Тито по собственной инициативе послал Димитрову очередную порцию «характеристик» на членов руководства партией. В частности, о Горкиче он высказался как о малоизвестном в стране политике, которого «никто не знает, кроме нескольких интеллигентов, которые ничего не значат». «Его случай, — заметил Тито, — не будет иметь каких-либо серьезных последствий для фирмы». Не забыл он и о себе. Тито отметил, что он «никогда не был ничьим человеком, а только человеком фирмы. Таким и останусь»[32].
К этому времени в Париже уже наверняка знали об аресте Горкича, хотя официальная информация об этом из Москвы пришла только в конце апреля 1938 года. Что интересно — Димитров сообщил об этом не югославам, а руководству французской компартии, для передачи Тито и Ивану Маричу и Лабуду Кусовцу, то есть главным претендентам на пост нового руководителя КПЮ. Послание Димитрова прочитал секретарь ЦК ФКП Морис Треан. «Товарищи, хорошо, что вы пришли… — сказал он им. — Я вчера получил письмо от товарища Димитрова с распоряжением пригласить членов ЦК КПЮ и сообщить им решение Коминтерна».

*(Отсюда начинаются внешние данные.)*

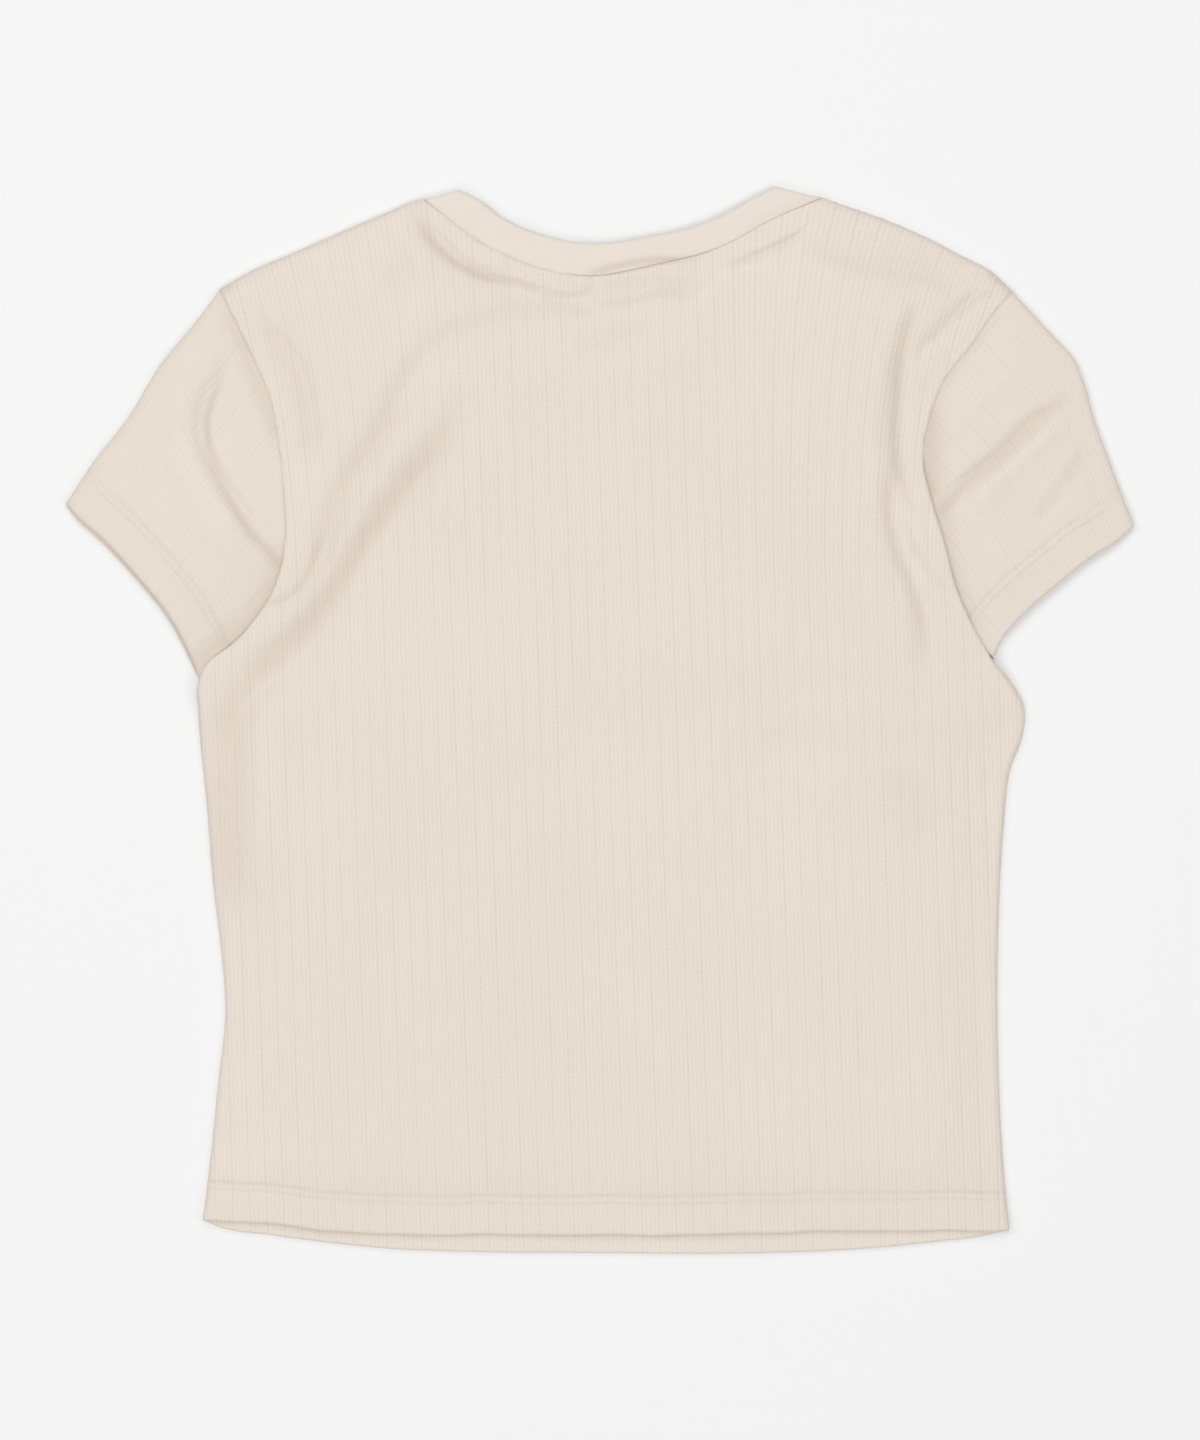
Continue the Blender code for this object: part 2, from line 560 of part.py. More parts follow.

Потом Треан зачитал это решение, которое состояло из четырех пунктов: 1) ваш генеральный секретарь Милан Горкич арестован как английский шпион; 2) остальное руководство КПЮ распускается с тем, что все его члены остаются в Париже в распоряжении Коминтерна; 3) работа в самой партии в Югославии приостанавливается до тех пор, пока Коминтерн не примет особого решения на этот счет; 4) выделение денежных средств для партии и СКОЮ (комсомол. — Е.М.) прекращается до тех пор, пока Коминтерн не примет особого решения на этот счет[33].